In another incident, the canopy of a Su-34 fighter-bomber broke off during flight—allegedly at an altitude of 10,000 meters. The pilots quickly descended and managed to make an emergency landing. However, both crew members suffered serious injuries from glass fragments. It’s unclear when this accident occurred, but some reports suggest Tuesday, April 8th.

The third Russian loss was due to a saboteur who around April 24th set a Su-27, carrying the fuselage number “blue 35”, on fire at the Centraľnyj airfield in Rostov-on-Don. However, this was a decommissioned aircraft that had been sitting in place since August 2021.

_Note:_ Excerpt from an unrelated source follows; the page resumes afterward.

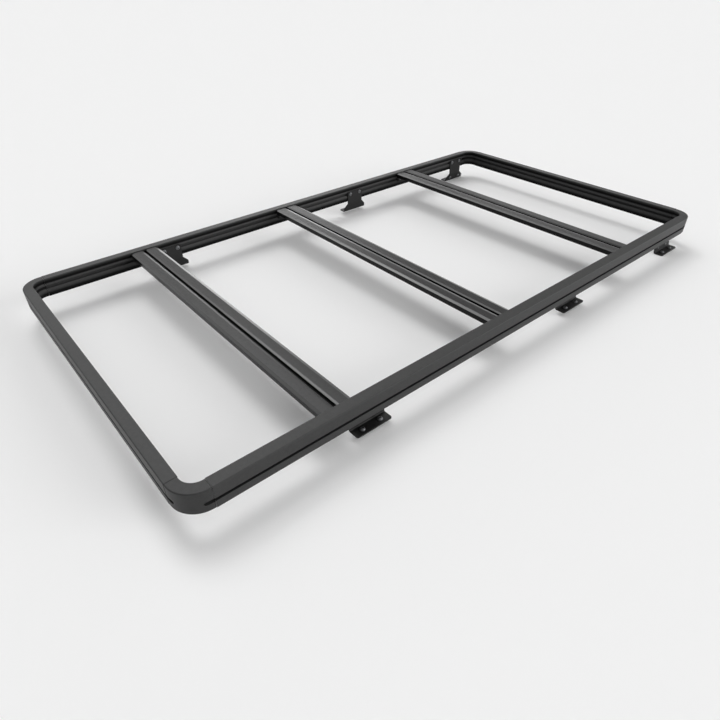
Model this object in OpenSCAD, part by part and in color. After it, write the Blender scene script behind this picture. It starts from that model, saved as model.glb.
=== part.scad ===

A beautiful example of Ukrainian digital camouflage on a MiG-29 fighter jet with fuselage number “white 74” from the 114th Tactical Aviation Brigade.

This MiG-29 has an upper wing surface paint scheme reminiscent of the Ukrainian Falcons aerobatic team.

A Ukrainian Su-25 in action.

A Ukrainian Mi-24 helicopter with eyes painted on.

A Russian Mi-8 helicopter sporting the Ghostbusters emblem.

Captain Pavlo Ivanov, who died when the F-16 was shot down. He had transitioned from flying the Su-25 to American-made fighter jets.

Former Polish AF MiG-29 fighters in the Ukrainian service.

Interesting artwork on the tails of MiG-29 fighter jets.